• **Extracted entries**
# # # # # # #
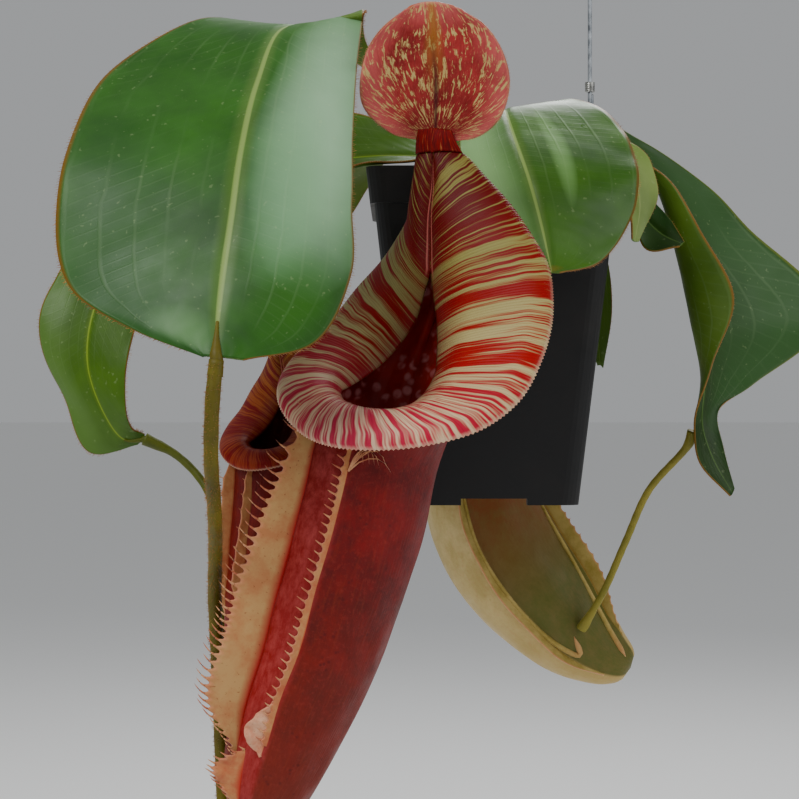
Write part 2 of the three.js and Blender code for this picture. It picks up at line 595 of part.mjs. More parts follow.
# # # # # # #
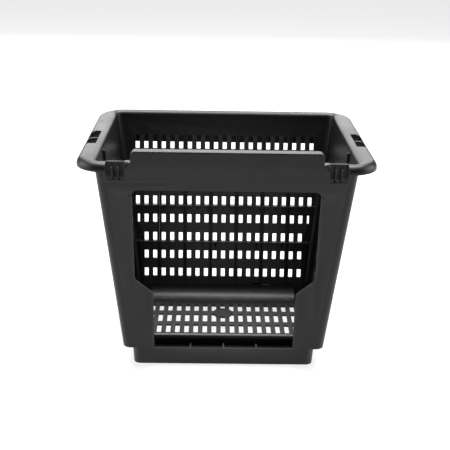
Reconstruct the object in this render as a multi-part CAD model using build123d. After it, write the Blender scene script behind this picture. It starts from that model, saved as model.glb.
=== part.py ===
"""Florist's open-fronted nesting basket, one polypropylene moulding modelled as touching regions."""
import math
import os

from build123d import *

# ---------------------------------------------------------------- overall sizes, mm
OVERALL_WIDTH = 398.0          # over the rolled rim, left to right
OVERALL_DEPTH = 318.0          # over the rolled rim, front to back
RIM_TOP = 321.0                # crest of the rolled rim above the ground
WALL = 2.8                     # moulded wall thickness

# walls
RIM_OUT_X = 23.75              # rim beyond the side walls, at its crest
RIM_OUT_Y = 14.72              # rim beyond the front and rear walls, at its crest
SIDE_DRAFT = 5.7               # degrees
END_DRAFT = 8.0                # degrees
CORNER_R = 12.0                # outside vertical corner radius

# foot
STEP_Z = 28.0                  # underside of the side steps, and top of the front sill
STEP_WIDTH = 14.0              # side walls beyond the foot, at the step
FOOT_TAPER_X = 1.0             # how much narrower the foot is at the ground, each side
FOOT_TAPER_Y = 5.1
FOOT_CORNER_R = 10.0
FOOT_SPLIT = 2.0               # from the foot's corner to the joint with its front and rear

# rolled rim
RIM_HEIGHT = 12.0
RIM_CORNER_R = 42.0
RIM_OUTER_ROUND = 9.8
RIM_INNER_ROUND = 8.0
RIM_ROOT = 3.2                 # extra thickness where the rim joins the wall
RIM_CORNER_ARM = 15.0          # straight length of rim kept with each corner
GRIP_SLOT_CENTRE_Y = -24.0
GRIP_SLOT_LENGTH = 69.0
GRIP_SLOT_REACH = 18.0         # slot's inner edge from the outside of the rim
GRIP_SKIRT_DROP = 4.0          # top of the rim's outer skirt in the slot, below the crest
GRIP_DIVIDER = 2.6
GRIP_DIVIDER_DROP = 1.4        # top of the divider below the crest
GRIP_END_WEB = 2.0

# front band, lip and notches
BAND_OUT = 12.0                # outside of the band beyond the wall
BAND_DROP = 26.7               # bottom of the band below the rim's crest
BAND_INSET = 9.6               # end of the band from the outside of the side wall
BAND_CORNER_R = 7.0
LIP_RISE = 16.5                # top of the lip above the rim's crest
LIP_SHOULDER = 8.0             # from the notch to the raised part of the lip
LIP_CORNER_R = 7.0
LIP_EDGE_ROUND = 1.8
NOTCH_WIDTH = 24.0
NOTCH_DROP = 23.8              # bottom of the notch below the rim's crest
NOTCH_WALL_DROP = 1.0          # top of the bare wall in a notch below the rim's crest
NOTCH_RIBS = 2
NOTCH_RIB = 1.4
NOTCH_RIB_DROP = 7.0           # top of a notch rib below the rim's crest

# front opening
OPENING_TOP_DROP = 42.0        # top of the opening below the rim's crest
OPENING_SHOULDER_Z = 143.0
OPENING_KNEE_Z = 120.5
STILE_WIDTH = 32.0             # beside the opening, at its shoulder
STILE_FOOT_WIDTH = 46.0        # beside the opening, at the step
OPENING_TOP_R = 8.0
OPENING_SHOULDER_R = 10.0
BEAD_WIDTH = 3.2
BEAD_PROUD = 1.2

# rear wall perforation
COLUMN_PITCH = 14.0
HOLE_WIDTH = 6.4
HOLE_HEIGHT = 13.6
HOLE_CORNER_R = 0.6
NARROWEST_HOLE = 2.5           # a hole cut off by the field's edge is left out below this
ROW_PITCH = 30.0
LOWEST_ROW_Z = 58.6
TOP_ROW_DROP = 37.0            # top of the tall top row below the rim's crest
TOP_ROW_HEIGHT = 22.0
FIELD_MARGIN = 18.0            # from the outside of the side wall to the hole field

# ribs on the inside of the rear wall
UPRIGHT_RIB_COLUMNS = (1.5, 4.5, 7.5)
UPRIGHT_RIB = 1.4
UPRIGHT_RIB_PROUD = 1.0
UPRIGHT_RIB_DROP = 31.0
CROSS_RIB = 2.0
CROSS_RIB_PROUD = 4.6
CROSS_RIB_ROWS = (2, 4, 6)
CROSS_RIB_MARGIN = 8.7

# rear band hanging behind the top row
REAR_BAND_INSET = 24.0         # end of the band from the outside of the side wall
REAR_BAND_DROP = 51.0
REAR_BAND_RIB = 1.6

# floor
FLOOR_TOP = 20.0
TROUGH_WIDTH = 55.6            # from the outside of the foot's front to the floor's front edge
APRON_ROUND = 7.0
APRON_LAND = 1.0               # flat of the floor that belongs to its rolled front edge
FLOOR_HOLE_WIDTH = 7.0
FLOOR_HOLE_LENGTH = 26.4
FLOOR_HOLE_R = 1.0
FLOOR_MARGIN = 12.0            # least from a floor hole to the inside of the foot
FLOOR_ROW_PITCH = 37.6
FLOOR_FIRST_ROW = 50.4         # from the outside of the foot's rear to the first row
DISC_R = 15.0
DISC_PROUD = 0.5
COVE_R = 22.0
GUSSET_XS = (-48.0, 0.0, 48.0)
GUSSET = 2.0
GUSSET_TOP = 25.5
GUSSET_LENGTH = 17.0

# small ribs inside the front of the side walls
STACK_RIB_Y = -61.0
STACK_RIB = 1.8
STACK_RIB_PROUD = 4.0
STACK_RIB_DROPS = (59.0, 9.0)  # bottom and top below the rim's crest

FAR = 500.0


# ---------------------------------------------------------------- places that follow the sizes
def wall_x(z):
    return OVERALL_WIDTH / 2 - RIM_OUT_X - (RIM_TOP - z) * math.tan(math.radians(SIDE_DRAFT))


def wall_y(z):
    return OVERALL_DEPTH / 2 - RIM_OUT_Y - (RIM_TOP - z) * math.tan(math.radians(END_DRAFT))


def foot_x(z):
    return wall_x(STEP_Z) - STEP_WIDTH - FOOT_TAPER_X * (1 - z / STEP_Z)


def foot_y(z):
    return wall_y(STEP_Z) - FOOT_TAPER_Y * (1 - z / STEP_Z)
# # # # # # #
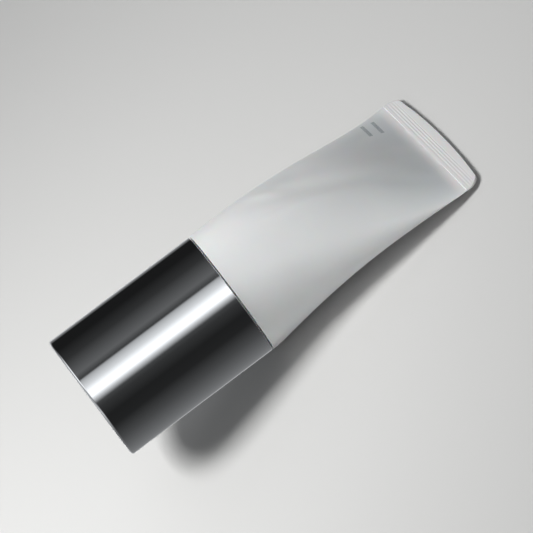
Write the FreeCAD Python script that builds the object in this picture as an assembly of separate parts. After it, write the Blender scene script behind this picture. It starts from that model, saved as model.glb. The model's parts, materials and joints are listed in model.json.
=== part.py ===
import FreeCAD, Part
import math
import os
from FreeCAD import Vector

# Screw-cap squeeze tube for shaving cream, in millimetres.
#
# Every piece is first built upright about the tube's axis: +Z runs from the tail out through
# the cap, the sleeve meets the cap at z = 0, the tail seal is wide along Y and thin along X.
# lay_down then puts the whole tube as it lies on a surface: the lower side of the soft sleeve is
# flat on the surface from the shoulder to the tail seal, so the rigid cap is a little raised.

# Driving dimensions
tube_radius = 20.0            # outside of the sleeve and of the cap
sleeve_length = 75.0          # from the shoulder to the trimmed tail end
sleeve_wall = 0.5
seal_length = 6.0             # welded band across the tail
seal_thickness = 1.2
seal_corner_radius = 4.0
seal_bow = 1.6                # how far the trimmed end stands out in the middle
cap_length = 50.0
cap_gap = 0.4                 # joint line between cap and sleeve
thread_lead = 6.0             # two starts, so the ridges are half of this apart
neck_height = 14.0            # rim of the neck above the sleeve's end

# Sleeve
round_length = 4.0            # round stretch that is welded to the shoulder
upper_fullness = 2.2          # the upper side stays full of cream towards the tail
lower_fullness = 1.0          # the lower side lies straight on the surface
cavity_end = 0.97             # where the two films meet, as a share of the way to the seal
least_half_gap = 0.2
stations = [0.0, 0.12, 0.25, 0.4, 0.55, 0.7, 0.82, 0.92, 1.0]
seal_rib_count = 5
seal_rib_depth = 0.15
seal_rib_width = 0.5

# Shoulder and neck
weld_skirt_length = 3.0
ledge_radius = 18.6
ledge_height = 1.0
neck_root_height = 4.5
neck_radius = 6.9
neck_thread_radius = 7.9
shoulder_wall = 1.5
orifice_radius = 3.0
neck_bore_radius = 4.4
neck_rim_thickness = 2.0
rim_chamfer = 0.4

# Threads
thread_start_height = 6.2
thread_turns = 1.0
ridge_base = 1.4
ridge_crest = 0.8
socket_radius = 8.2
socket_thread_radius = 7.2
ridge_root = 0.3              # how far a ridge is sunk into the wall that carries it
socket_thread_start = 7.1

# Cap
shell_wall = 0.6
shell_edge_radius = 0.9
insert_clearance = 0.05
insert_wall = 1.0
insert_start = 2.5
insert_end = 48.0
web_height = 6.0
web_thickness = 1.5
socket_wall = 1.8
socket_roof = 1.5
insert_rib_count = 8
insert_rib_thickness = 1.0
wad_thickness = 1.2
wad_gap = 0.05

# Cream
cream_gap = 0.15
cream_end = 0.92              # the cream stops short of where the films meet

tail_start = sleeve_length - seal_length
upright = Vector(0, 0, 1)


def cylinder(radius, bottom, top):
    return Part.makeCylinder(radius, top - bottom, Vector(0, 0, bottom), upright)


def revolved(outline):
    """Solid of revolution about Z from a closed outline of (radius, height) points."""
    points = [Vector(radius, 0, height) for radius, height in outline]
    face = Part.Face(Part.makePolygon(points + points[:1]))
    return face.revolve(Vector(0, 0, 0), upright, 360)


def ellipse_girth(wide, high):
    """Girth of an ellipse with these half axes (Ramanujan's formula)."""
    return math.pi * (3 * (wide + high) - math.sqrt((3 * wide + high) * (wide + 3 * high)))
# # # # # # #
• **Exercise aim**
Your task is to reproduce exactly the lines beginning at the line containing "Write the FreeCAD" and ending at the line containing "rim_chamfer = 0.4", inclusive.

• **Written solution**
Write the FreeCAD Python script that builds the object in this picture as an assembly of separate parts. After it, write the Blender scene script behind this picture. It starts from that model, saved as model.glb. The model's parts, materials and joints are listed in model.json.
=== part.py ===
import FreeCAD, Part
import math
import os
from FreeCAD import Vector

# Screw-cap squeeze tube for shaving cream, in millimetres.
#
# Every piece is first built upright about the tube's axis: +Z runs from the tail out through
# the cap, the sleeve meets the cap at z = 0, the tail seal is wide along Y and thin along X.
# lay_down then puts the whole tube as it lies on a surface: the lower side of the soft sleeve is
# flat on the surface from the shoulder to the tail seal, so the rigid cap is a little raised.

# Driving dimensions
tube_radius = 20.0            # outside of the sleeve and of the cap
sleeve_length = 75.0          # from the shoulder to the trimmed tail end
sleeve_wall = 0.5
seal_length = 6.0             # welded band across the tail
seal_thickness = 1.2
seal_corner_radius = 4.0
seal_bow = 1.6                # how far the trimmed end stands out in the middle
cap_length = 50.0
cap_gap = 0.4                 # joint line between cap and sleeve
thread_lead = 6.0             # two starts, so the ridges are half of this apart
neck_height = 14.0            # rim of the neck above the sleeve's end

# Sleeve
round_length = 4.0            # round stretch that is welded to the shoulder
upper_fullness = 2.2          # the upper side stays full of cream towards the tail
lower_fullness = 1.0          # the lower side lies straight on the surface
cavity_end = 0.97             # where the two films meet, as a share of the way to the seal
least_half_gap = 0.2
stations = [0.0, 0.12, 0.25, 0.4, 0.55, 0.7, 0.82, 0.92, 1.0]
seal_rib_count = 5
seal_rib_depth = 0.15
seal_rib_width = 0.5

# Shoulder and neck
weld_skirt_length = 3.0
ledge_radius = 18.6
ledge_height = 1.0
neck_root_height = 4.5
neck_radius = 6.9
neck_thread_radius = 7.9
shoulder_wall = 1.5
orifice_radius = 3.0
neck_bore_radius = 4.4
neck_rim_thickness = 2.0
rim_chamfer = 0.4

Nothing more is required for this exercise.